With regard to all-cause mortality, our review found that testosterone did not decrease the risk of all-cause mortality in patients with TD. We concluded that this negative result was due to inadequate sample size, as there was an obvious trend towards a reduction in the rate of all-cause mortality in the testosterone supplementation group; however, the 95% confidence interval was too wide to detect a significant difference. While this result is consistent with another review [72] in which testosterone supplementation was found not to increase the incidence of severe adverse events, including mortality, it is contrary to the finding reported in a cohort study of a positive association between testosterone supplementation and all-cause mortality [10]. These inconsistent findings may in part be explained by the variations in the baseline characteristics of the participants, especially the differences in ages and associated comorbidities. More RCTs are clearly needed to better identify the effect of testosterone supplementation on mortality.

Three studies [12, 13, 77] found that testosterone therapy increases sexual function in patients with a low testosterone level, which is consistent with our finding. We also found improved quality of life in the testosterone therapy group. However, one study did not find this favourable effect [76]. In that study [76], the included participants had complex comorbidities, which may explain this difference. In our meta-analysis fewer participants had comorbidities, and thus, a significant improvement in quality of life may have been more evident.

Persistent concerns revolve around whether testosterone supplementation increases the risk of prostate cancer or BPH. Consistent with other observational studies [78,79,80], this review did not find an association between testosterone supplementation and prostate cancer. Interestingly, subnormal testosterone levels have been reported to be associated with high-grade prostate cancer [81].

This systematic review has some strengths. First, the search strategy was developed by a professional information specialist. In addition, we searched both electronic databases and hand searched the references of relevant systematic reviews. This approach allowed us to collect as many relevant RCTs as possible. Second, the study screening and data extraction process were conducted by two researchers independently to minimize bias.

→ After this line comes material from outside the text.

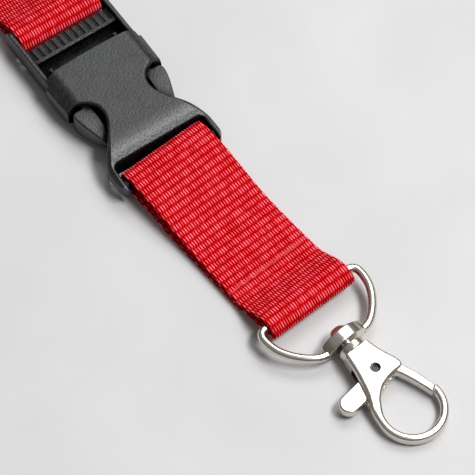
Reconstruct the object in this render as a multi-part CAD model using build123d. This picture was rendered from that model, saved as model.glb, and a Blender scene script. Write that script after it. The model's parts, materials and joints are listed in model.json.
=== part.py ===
from build123d import *
import os
from math import cos, pi, radians, sin

# A neck lanyard of ribbed webbing. A side-release buckle joins the neck loop to a short
# strap, and the short strap carries a swivel hook with a sprung trigger.
#
# Frame: millimetres, +Z up. The lanyard lies on the plane z = 0. The origin is on the flat
# underside of the buckle socket. +Y runs along the buckle towards the neck loop, and the
# hook is on the -Y side. The short strap and the hook are turned by STRAP_YAW about Z,
# because the loose strap rests at a slight angle in its slot.

# ---- webbing ----
WEB_WIDTH = 25.4          # short strap
NECK_WIDTH = 23.6         # neck strap
WEB_THICK = 0.95
PLY_PITCH = 1.08          # from one sewn ply to the next
STRAP_YAW = 5.1           # degrees
THREAD_R = 0.24
THREAD_GAP = 0.03
TABLE_GAP = 0.02          # under the lowest ply

# ---- buckle ----
BUCKLE_THICK = 9.6
MID_Z = BUCKLE_THICK / 2
MOUTH_Y = 17.0            # open end of the socket
MOUTH_WALL_Y = 15.2       # the plug's rails stop against the side walls here
SOCKET_HALF_WIDTH = 14.2  # at the mouth
FRAME_HALF_WIDTH = 15.1   # round the strap slot
TOP_HALF_WIDTH = 9.8      # flat top, before the rounded sides
SLOT_EDGE_Y = -12.8       # body side of the strap slot
SLOT_HALF_WIDTH = 13.2
SOCKET_BAR_Y = -18.0
SOCKET_BAR_R = 1.5
CAVITY_HALF_WIDTH = 12.2
CAVITY_HALF_HEIGHT = 3.2
CAVITY_END_Y = -7.2
WALL_END_Y = 5.8          # end of the side walls, where the latch lugs catch
SOCKET_END_Y = -20.8
WAIST_X = 10.2            # narrowest part, below the windows
WAIST_Y = -6.2
PLAY = 0.2                # between moulded parts that slide

PLUG_BAR_Y = 33.4
PLUG_BAR_R = 1.5
RAIL_IN = 12.1
RAIL_OUT = 13.3
RAIL_HALF_HEIGHT = 2.8
RAIL_END_Y = 35.1
GRIP_BAR_Y = (23.1, 27.6)
GRIP_LOW_Z = 2.6
GRIP_RIDGES = 12
GRIP_GROOVE_R = 0.5
PIVOT_X = 9.0             # where each spring arm bends
PIVOT_Y = 13.6
KNUCKLE_R = 1.0
ARM_HALF_HEIGHT = 2.9
LUG_X = 13.3
CATCH_Y = 5.2
LUG_CORNER_R = 1.2
PAD_ROUNDING = 1.7
PAD_TIP_Y = -7.0
PAD_DROP = 2.2            # from the arm's top face to the top of the pad's tip
SHELF_Y = 12.6            # front of the plug's cross member
FLOOR_THICK = 0.8

# ---- short strap, in its own frame: origin under the socket bar, hook on the -Y side ----
EYE_BAR_FROM_SLOT = 51.9  # socket bar to eye bar
EYE_BAR_Z = 5.0
SEAM_Y = -37.8
SEAM_STITCHES = 18
SEAM_HALF_HEIGHT = 0.6    # of the zigzag, along the strap
EYE_SLACK = 0.3           # between the eye's bar and the webbing folded round it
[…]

The systematic review also has some limitations. For instance, the long-term data for primary or secondary outcomes were insufficient to detect a clear difference between the groups. Furthermore, significant heterogeneity between populations was identified, such as the definition of TD or LOH and differences in the presence of comorbidities at baseline. Despite the presence of significant heterogeneity, we were unable to determine whether the variations in the effect of testosterone supplementation across subgroup populations were due to insufficient data.

Conclusion

Implications for practice

The effect of testosterone supplementation on BMD and on the risk of falling or fracture in patients with TD remains inconclusive. However, testosterone supplementation may improve sexual function and quality of life without increasing the risk of CAD, all-cause mortality, and prostate diseases.

Implications for research

Further research is needed with RCTs that adequately report methods used for generating random allocation sequences. Larger RCTs with long-term data on the effect of testosterone supplementation on BMD, risk of fracture or falling, CAD, and all-cause mortality are required. Lastly, RCTs are also needed that focus on our predefined subgroup population of TD patients, such as those between 40 and 65 years of age as well as patients with osteoporosis or a history of CAD.